Heterogeneous integration addresses silicon's indirect bandgap limitation, which precludes efficient light emission. Bonding III-V semiconductor layers containing InP or GaAs quantum wells onto silicon waveguide circuits provides on-chip laser sources. These hybrid lasers exhibit sub-milliwatt threshold powers and single-mode operation across 40 nm tuning ranges through thermal or carrier injection tuning of microring cavity resonances. Alternative approaches employ quantum dot gain media on silicon, demonstrating room-temperature lasing with reduced temperature sensitivity.
Short Wavelength PICs and Applications
While silicon photonics dominates near-infrared wavelengths, visible and UV photonic integration requires alternative materials transparent in shorter wavelength regimes. Silicon nitride (SiN) PICs operate across visible through near-infrared spectrums, with demonstrated performance from 400 nm to 2.3 micrometers. The wider bandgap of SiN (5 eV versus 1.1 eV for silicon) eliminates two-photon absorption at telecommunication wavelengths while enabling visible light manipulation.
Gallium nitride (GaN) photonic circuits extend integration to near-UV wavelengths, leveraging the same material system that enabled blue LED commercialization. GaN-on-sapphire waveguides demonstrate losses below 5 dB/cm at 450 nm, with integrated photodetectors exhibiting responsivities exceeding 0.2 A/W. These short-wavelength PICs enable chip-scale spectrometers for biochemical sensing, where UV-visible absorption spectroscopy provides molecular fingerprinting in microfluidic analysis systems.
Emerging applications in quantum information processing exploit photonic integration for scalable quantum computing architectures. Silicon photonics platforms incorporate single-photon sources, reconfigurable interferometric circuits, and superconducting nanowire single-photon detectors within cryogenic environments. Demonstrations of quantum walks, boson sampling, and quantum key distribution on PICs validate the technology's potential for practical quantum systems, with path toward thousand-qubit processors requiring integration breakthroughs in component yield and phase stability.
Challenges and Future Directions
Scaling photonic integration to electronic levels of complexity confronts several fundamental challenges. Optical components occupy larger physical areas than transistors—microring modulators span 10-20 micrometer diameters compared to sub-nanometer transistor gate lengths. This size disparity limits integration density, with current PICs containing thousands versus billions of components in electronic ICs. Non-linear optical effects and thermal cross-talk between adjacent components impose additional spacing constraints absent in electronic circuits.
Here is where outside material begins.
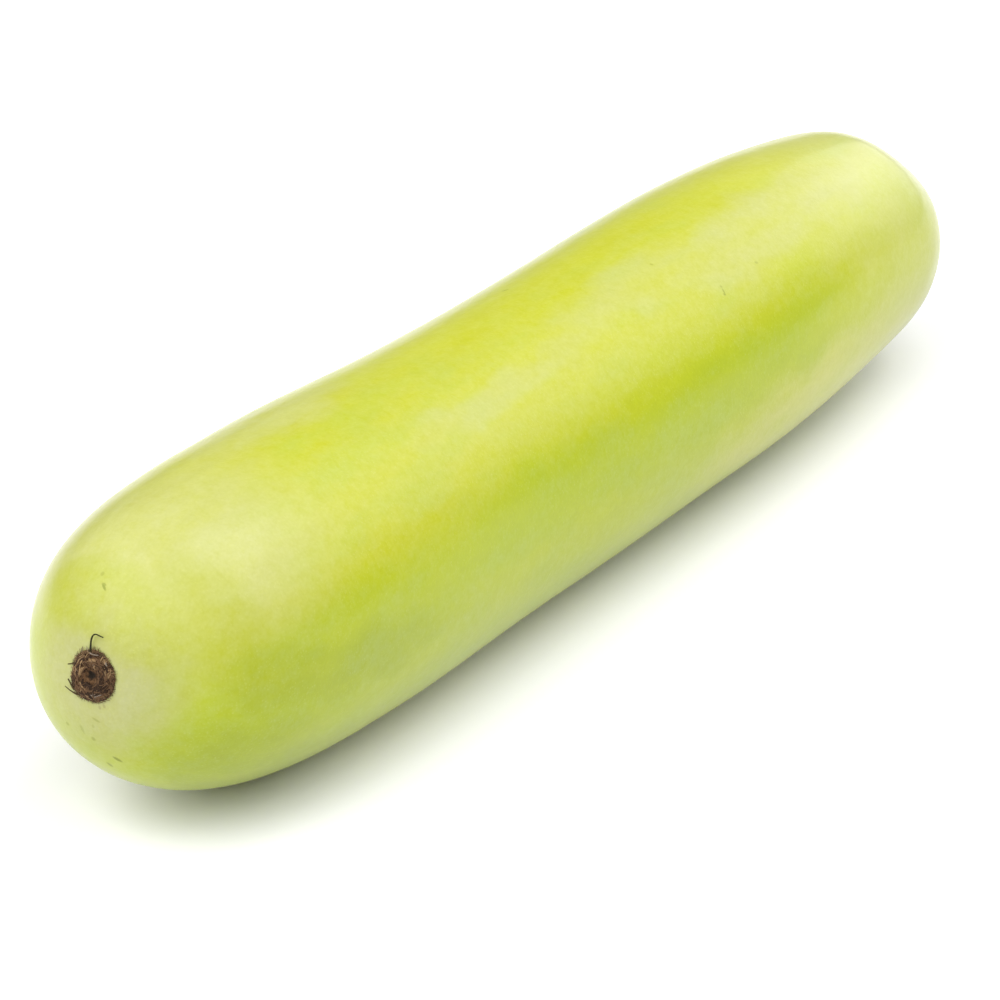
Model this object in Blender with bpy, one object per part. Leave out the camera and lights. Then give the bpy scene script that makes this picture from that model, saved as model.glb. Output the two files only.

Packaging complexity represents another integration bottleneck. Coupling light between optical fibers and chip-scale waveguides requires sub-micrometer alignment tolerances, with coupling efficiencies degrading rapidly under misalignment. Edge couplers, grating couplers, and vertical coupling schemes each present trade-offs between bandwidth, polarization dependence, and fabrication complexity. Multi-chip photonic assemblies compound these challenges, requiring both electrical and optical interconnections with divergent alignment requirements.
Future development trajectories focus on co-integration of photonics with advanced CMOS electronics, enabling mixed-signal processing where optical and electrical domains interact seamlessly. Monolithic integration approaches deposit photonic structures within CMOS back-end-of-line metallization layers, sharing wafer fabrication infrastructure. Alternative chiplet approaches assemble separately optimized photonic and electronic dies through advanced packaging, offering heterogeneous integration flexibility. These architectural innovations, combined with improved III-V integration techniques and novel nonlinear materials, will drive photonic circuits toward electronic-scale complexity over the coming decade.
Conclusion
Photonic integrated circuits represent the convergence of optical physics and semiconductor manufacturing, enabling unprecedented miniaturization and complexity in light-based systems. Silicon photonics has matured from laboratory demonstrations to commercial deployment in data center interconnects, while emerging platforms extend integration to visible and ultraviolet wavelengths. As fabrication techniques advance and component libraries expand, PICs will increasingly replace discrete optical systems across telecommunications, sensing, and quantum technologies. The integration density improvements that transformed electronics over past decades are now unfolding in photonics, promising similar revolutionary impacts on information processing and scientific instrumentation.